* _WHAT IS EXPECTED_: Copy every line, exactly and only, from the line containing "Keep writing the" to the line containing "centre = (castor_trail(name), castor.wheel_radius)", both lines included.
-- Start of SOURCE MATERIAL --
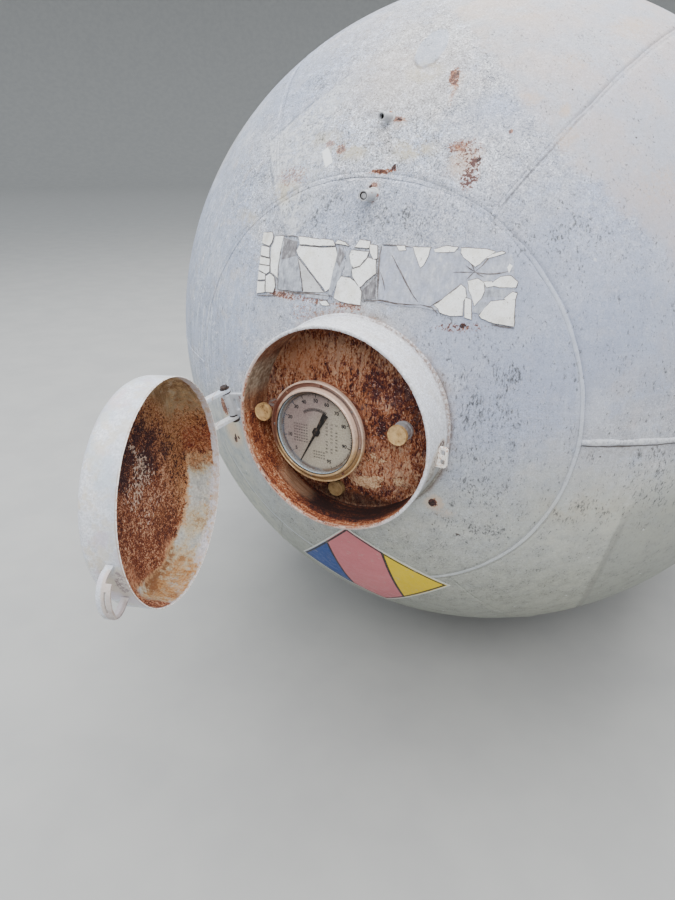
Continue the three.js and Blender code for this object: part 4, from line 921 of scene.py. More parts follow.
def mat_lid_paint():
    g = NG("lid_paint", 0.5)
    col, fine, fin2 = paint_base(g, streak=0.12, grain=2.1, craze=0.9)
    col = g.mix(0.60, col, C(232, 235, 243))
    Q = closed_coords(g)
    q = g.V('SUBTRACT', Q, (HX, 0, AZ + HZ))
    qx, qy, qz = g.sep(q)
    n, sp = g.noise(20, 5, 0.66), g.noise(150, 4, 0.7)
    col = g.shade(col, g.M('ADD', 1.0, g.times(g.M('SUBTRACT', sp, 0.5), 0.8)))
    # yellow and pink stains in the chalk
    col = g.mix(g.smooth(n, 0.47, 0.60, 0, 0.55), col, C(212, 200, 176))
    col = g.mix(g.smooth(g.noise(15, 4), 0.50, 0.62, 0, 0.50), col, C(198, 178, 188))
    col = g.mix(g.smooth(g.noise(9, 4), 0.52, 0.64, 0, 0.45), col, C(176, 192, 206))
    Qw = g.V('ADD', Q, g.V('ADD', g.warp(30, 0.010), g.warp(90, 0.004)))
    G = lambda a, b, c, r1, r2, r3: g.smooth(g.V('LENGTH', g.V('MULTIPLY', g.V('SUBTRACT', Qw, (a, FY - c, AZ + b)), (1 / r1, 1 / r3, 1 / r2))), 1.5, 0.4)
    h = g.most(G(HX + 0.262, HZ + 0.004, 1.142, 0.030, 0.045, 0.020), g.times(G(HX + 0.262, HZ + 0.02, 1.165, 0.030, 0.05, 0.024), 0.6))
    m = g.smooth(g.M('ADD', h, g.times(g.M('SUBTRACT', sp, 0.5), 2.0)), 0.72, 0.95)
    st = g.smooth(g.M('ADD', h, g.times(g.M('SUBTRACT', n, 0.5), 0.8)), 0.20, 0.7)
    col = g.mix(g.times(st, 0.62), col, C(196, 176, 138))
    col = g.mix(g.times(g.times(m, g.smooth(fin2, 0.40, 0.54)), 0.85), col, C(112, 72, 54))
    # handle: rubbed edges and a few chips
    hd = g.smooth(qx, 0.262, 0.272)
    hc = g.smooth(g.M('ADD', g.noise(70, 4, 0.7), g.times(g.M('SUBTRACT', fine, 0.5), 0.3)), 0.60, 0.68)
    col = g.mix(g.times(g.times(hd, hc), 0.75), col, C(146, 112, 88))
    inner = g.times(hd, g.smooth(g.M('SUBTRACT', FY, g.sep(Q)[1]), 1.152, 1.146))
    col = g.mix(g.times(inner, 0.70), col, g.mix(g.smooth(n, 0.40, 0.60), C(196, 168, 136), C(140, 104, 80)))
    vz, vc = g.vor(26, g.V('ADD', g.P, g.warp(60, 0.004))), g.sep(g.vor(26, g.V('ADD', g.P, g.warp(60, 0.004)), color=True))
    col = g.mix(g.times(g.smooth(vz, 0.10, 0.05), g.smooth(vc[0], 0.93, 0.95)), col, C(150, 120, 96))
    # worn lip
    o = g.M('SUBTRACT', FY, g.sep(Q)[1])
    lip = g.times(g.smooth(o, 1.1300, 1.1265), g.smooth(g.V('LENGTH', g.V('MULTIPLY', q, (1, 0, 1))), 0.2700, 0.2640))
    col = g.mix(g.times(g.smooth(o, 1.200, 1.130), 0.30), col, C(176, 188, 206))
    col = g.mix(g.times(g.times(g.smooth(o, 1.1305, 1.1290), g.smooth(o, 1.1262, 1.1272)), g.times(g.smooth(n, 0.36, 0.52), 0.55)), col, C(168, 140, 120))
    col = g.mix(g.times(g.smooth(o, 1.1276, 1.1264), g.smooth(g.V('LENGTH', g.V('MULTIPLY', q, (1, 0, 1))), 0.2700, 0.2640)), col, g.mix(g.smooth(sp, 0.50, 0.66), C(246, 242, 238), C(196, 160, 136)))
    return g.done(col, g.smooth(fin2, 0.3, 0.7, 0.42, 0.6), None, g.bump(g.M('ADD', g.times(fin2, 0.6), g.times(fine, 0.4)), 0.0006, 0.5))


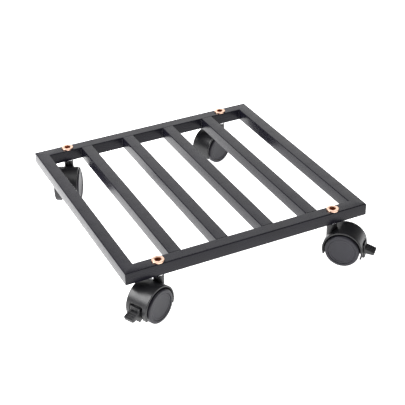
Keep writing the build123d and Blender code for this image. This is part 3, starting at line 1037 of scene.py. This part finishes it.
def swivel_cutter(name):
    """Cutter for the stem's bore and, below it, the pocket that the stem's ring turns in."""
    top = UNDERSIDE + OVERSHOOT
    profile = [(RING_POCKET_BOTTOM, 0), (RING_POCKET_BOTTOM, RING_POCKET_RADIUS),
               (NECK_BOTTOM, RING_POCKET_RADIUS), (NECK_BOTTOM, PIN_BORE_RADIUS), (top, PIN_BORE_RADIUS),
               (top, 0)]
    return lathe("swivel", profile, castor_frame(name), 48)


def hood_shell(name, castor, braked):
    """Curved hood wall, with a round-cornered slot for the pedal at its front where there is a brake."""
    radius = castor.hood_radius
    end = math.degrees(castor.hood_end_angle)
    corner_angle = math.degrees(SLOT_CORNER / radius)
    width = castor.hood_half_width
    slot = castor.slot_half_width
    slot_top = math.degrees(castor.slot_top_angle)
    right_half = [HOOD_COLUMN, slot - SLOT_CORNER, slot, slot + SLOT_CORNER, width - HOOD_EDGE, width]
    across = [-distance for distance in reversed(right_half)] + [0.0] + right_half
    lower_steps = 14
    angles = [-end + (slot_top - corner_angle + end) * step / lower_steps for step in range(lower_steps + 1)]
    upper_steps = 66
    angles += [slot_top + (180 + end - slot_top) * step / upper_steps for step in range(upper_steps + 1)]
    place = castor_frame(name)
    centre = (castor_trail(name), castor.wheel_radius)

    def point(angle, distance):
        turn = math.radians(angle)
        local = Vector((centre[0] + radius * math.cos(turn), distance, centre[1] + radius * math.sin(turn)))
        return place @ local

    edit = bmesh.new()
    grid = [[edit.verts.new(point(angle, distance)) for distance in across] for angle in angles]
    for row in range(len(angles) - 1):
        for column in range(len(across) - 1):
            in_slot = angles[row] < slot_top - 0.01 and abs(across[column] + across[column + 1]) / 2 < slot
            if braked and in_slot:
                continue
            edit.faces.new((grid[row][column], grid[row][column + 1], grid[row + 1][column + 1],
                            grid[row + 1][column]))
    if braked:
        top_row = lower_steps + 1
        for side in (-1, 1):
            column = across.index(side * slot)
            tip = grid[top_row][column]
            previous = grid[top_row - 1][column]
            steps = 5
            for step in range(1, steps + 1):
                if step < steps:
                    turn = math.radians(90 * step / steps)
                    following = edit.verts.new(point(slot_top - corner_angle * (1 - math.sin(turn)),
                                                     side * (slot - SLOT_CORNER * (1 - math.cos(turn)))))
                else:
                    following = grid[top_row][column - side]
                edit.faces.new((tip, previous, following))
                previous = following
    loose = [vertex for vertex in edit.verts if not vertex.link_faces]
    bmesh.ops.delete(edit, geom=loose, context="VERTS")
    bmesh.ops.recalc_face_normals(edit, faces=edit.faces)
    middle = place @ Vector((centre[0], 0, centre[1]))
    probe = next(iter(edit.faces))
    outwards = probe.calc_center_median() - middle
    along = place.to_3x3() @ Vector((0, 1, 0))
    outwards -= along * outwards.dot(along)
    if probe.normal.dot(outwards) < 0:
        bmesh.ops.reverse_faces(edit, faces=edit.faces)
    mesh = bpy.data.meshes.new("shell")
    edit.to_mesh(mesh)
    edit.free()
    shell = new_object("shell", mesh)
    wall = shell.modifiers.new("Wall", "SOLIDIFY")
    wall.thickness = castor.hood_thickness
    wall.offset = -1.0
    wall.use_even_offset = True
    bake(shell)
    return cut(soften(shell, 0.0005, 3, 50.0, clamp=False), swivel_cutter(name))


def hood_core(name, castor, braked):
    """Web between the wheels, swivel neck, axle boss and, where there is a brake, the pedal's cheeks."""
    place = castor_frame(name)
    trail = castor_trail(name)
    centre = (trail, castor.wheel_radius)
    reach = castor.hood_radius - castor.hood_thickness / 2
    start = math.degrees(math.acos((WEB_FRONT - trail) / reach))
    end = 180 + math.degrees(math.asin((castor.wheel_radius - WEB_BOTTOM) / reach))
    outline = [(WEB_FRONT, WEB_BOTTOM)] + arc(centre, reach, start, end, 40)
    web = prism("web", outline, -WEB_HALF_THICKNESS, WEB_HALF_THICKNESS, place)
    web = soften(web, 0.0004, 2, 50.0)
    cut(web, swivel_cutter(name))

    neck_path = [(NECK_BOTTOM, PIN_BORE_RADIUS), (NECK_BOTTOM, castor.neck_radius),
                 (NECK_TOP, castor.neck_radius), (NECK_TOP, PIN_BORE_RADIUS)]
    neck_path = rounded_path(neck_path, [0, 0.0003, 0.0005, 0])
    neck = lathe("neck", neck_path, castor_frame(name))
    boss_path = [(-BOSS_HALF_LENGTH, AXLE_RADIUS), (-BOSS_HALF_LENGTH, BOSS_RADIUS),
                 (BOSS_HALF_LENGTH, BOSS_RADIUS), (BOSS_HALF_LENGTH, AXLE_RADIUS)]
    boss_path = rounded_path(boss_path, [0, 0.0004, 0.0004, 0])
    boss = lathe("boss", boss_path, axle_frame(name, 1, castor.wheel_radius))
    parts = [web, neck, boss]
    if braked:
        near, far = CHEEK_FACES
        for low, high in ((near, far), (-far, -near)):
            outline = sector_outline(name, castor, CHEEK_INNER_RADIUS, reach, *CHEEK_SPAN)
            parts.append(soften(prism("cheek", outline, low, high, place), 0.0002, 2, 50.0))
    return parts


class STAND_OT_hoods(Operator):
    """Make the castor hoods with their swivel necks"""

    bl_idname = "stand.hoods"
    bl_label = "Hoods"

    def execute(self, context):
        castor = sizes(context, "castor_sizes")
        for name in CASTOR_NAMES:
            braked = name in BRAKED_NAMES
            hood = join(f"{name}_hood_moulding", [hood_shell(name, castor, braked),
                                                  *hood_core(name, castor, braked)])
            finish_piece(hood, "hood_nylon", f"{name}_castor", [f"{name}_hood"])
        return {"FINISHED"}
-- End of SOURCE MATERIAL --
* _THE ANSWER_:
Keep writing the build123d and Blender code for this image. This is part 3, starting at line 1037 of scene.py. This part finishes it.
def swivel_cutter(name):
    """Cutter for the stem's bore and, below it, the pocket that the stem's ring turns in."""
    top = UNDERSIDE + OVERSHOOT
    profile = [(RING_POCKET_BOTTOM, 0), (RING_POCKET_BOTTOM, RING_POCKET_RADIUS),
               (NECK_BOTTOM, RING_POCKET_RADIUS), (NECK_BOTTOM, PIN_BORE_RADIUS), (top, PIN_BORE_RADIUS),
               (top, 0)]
    return lathe("swivel", profile, castor_frame(name), 48)


def hood_shell(name, castor, braked):
    """Curved hood wall, with a round-cornered slot for the pedal at its front where there is a brake."""
    radius = castor.hood_radius
    end = math.degrees(castor.hood_end_angle)
    corner_angle = math.degrees(SLOT_CORNER / radius)
    width = castor.hood_half_width
    slot = castor.slot_half_width
    slot_top = math.degrees(castor.slot_top_angle)
    right_half = [HOOD_COLUMN, slot - SLOT_CORNER, slot, slot + SLOT_CORNER, width - HOOD_EDGE, width]
    across = [-distance for distance in reversed(right_half)] + [0.0] + right_half
    lower_steps = 14
    angles = [-end + (slot_top - corner_angle + end) * step / lower_steps for step in range(lower_steps + 1)]
    upper_steps = 66
    angles += [slot_top + (180 + end - slot_top) * step / upper_steps for step in range(upper_steps + 1)]
    place = castor_frame(name)
    centre = (castor_trail(name), castor.wheel_radius)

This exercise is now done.